China has successfully launched two more satellites, adding to 17 already in orbit, as it builds a homegrown satellite navigation system to rival the US's Global Positioning System.
China has successfully launched two more satellites, adding to 17 already in orbit, as it builds a homegrown satellite navigation system to rival the US’s Global Positioning System.
Launched from the Xichang Satellite Launch Center in the China’s southwestern Sichuan Province, the two satellites were the 18th and 19th for the Beidou Navigation Satellite system, China’s homegrown navigation system.
They were sent into their present orbits by a Long March- 3B/Expedition-1 carrier rocket 3.5 hours after the launch, the center said.
Expedition-1, or Yuanzheng-1, is an independent aircraft installed on the carrier rocket with the ability of sending one or more spacecraft into different orbits in space, state- run Xinhua news agency said.

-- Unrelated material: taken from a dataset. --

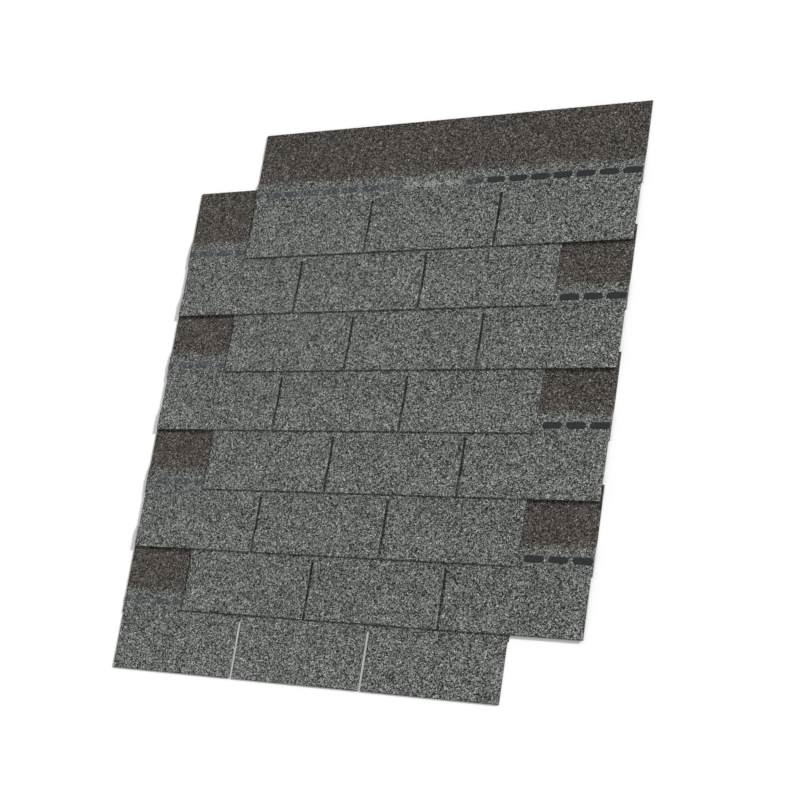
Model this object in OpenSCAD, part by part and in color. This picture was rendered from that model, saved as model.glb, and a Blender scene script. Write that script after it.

“The successful launch marks another solid step in building Beidou into a navigation system with global coverage”, the center said.
China is building its own Beidou or Compass global navigation and positioning network to reduce dependence on GPS, specially for its military and marketing abroad. It is already being used in countries like Pakistan, Thailand and Laos.
The two satellites will join the 17th one, which was launched in March, in the mission of testing a new type of navigation signaling and inter-satellite links, and also provide navigation services as a part of the network.
This launch was the 206th flight of China’s Long March carriers.
China launched the first satellite for Beidou in 2000.
The Beidou system began providing positioning, navigation, timing and short message services to civilian users in China and surrounding areas in the Asia-Pacific in December 2012.
The system has been gradually put into use in extended sectors including transportation, weather forecasting, marine fishing industry, forestry and telecommunications.
China hopes that its homegrown Beidou satellite navigation system could soon challenge the market share of the US’s GPS, Russia’s GLONASS and European Union’s Galileo by offering much cheaper services.